2. Two tables associated
Write the SPL script as follows:
A | |
1 | =orderdetail.select(len(L_PARTKEY.P_TYPE)>2) |
2 | =A1.groups(year(L_SHIPDATE):l_year; sum(L_EXTENDEDPRICE * (1 - L_DISCOUNT)):revenue) |
3. Six table association
Write the SPL script as follows:
A | |
1 | =orderdetail.select(len(L_PARTKEY.P_TYPE)>2 && L_ORDERKEY.O_CUSTKEY.C_NATIONKEY.N_NAME!=null && L_SUPPKEY.S_NATIONKEY.N_NAME!=null && L_SUPPKEY.S_SUPPKEY>0 ) |
2 | =A1.groups(year(L_SHIPDATE):l_year; sum(L_EXTENDEDPRICE * (1 - L_DISCOUNT)):revenue) |
After pre-association, the SPL code is also very simple, and the fields of the association table can be directly accessed as sub-attributes of the fields of this table, which is easy to understand.
4. Run results
Two-table association | Six table association | |
Running time (seconds) | 28 | 56 |
The six-table association is only 2 times slower than the two-table association, which is basically the time required to increase the amount of calculation (referring to these association table fields), and because of the pre-association, the association operation itself no longer consumes time.
5. Conclusion
Summary of test results:
Running time (seconds) | Two-table association | Six table association | Performance reduction factor |
SQL | 26 | 167 | 6.4 |
SPL pre-association | 28 | 56 | 2 |
The six-table association is 6.4 times slower than the two-table association, which shows that the SQL processing JOIN consumes a lot of CPU, and the performance decreases significantly. The SPL after adopting the pre-association mechanism is only 2 times slower, and multiple JOIN tables no longer show significant performance degradation.

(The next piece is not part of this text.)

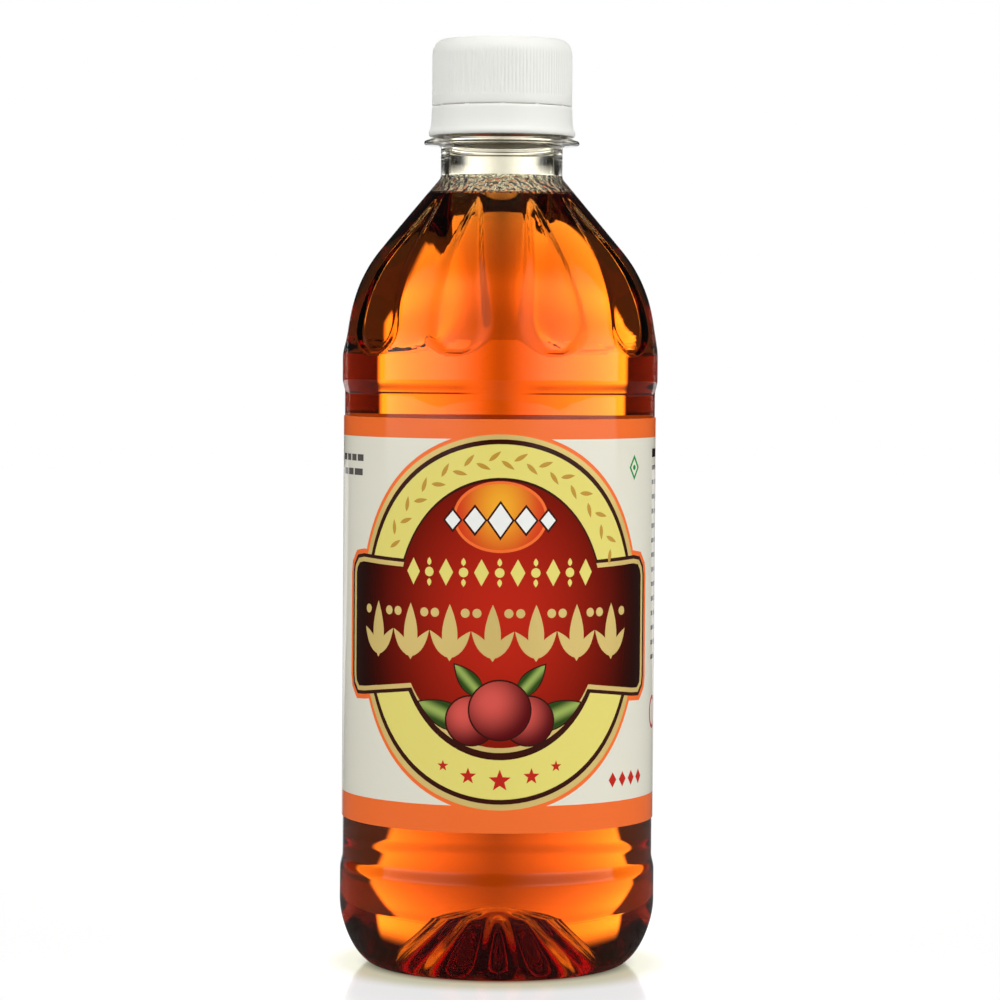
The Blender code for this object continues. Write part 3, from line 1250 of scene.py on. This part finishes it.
@dataclass
class Label:
    """Printed film wrapped round the body: flat design, wrapped and closed.

    Its ends lap at the seam, where a step as high as the lap shows.
    """

    low: float = 31.9
    top: float = 117.4
    radius: float = 33.42
    thick: float = 0.13
    column: float = 1.4
    seam: float = -97.0
    seam_step: float = 0.08
    lap: float = 0.07
    lap_run: float = 7.0
    border_low: float = 37.5
    border_top: float = 113.3
    shapes: list[Shape] = field(default_factory=list)

    @property
    def end(self) -> float:
        """Half the way round, where the flat film's two ends meet."""
        return math.pi * self.radius

    def ink(self, ink: Ink, outline: np.ndarray, centre: Row = (0.0, 0.0),
            reach: Row = (1.0, 1.0), turn: float = 0.0) -> None:
        """Lays one field of ink on top of the last ones."""
        self.shapes.append(Shape(ink, outline, centre, reach, math.radians(turn)))

    def banner(self) -> np.ndarray:
        """Outline of the banner that flares towards its rounded ends.

        Returns:
            Its points, anticlockwise.
        """
        right = [(16.2, 59.4), (18.2, 62.6), (33.4, 60.9), (35.6, 60.8), (36.7, 61.9),
                 (37.0, 63.2), (37.0, 84.2), (36.7, 85.6), (35.6, 86.8), (33.6, 87.1),
                 (20.0, 86.5)]
        return np.array(right + [(-s, z) for s, z in right[::-1]])

    def draw_medallion(self) -> None:
        """Draws the outlined oval ring, the banner across it and their maroon middle."""
        core, c = self.banner(), 0.4
        self.ink(Ink.ORANGE, oval(c, 75.5, 35.4, 39.6, 120))
        self.ink(Ink.ORANGE, grown(core, 2.7))
        self.ink(Ink.GOLD, oval(c, 75.5, 34.6, 38.8, 120))
        self.ink(Ink.DARK, oval(c, 75.6, 33.3, 37.7, 120))
        self.ink(Ink.PALE_YELLOW, oval(c, 75.6, 32.3, 36.7, 120))
        self.ink(Ink.DARK, oval(c, 76.25, 23.7, 29.15, 96))
        self.ink(Ink.DARK, grown(core, 1.7))
        self.ink(Ink.GOLD, oval(c, 76.5, 22.9, 27.9, 96))
        self.ink(Ink.GOLD, grown(core, 0.95))
        for outline in (core, oval(c, 77.2, 23.07, 27.6, 96)):
            self.ink(Ink.MAROON, outline, (c, 76.0), (37.5, 37.5))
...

When performing queries with many associated tables, if the memory is large enough to read all the data into memory (application scenarios of in-memory databases), the use of pre-association technology will greatly improve computing performance! However, relational databases (including memory databases) cannot implement this optimization technique in SQL language.